On 21/12/13 15:27, Joe Van Dyk wrote:
On Fri, Dec 20, 2013 at 4:24 PM, Joe Van Dyk <j...@tanga.com
<mailto:j...@tanga.com>> wrote:
On Fri, Dec 20, 2013 at 4:18 PM, Joe Van Dyk <j...@tanga.com
<mailto:j...@tanga.com>> wrote:
# select to_json(now());
to_json
---------------------------------
"2013-12-20 15:53:39.098204-08"
(1 row)
I'd like to see it output "2013-12-20T15:53:39.098204-08" so
it's interchangeable with more systems.
Actually, "2013-12-20T15:53:39.44553-08:00" would be ideal.
I dug into the docs some more, and I found this at
http://www.postgresql.org/docs/9.3/static/datatype-datetime.html:
"Note: ISO 8601 specifies the use of uppercase letter T to separate
the date and time.PostgreSQL accepts that format on input, but on
output it uses a space rather than T, as shown above. This is for
readability and for consistency with RFC 3339 as well as some other
database systems."
So I looked up RFC 3339 (http://www.ietf.org/rfc/rfc3339.txt) and
read: "NOTE: ISO 8601 defines date and time separated by "T".

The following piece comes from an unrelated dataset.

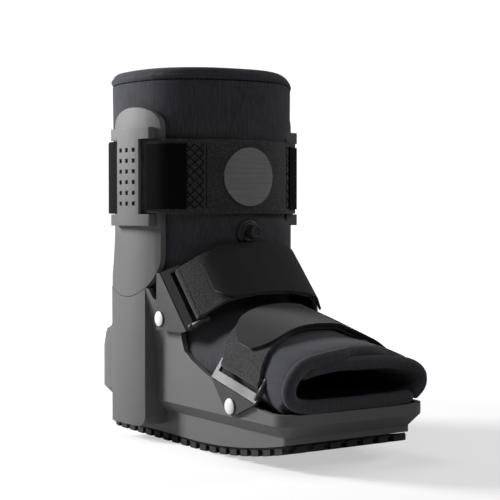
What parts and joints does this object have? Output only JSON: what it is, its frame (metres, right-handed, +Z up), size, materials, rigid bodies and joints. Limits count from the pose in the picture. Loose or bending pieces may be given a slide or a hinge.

Applications using this syntax may choose, for the sake
of readability, to specify a full-date and full-time separated
by (say) a space character."
Doesn't seem like including the 'T' separator would be inconsistent
with RFC 3399?
I'm sending the output of to_json(now()) to web browsers. Most
browsers aren't able to parse the date strings if they are missing the
'T' separator. If datetime strings could include the 'T' time
separator and the full timezone, that would make generating json that
worked with web browsers much simpler.
Joe
http://en.wikipedia.org/wiki/ISO_8601#Combined_date_and_time_representations
says 'T' can be omitted "by mutual agreement".
I'm working with javascript/json systems that expect the 'T'
to be there however, so there's no mutual agreement happening.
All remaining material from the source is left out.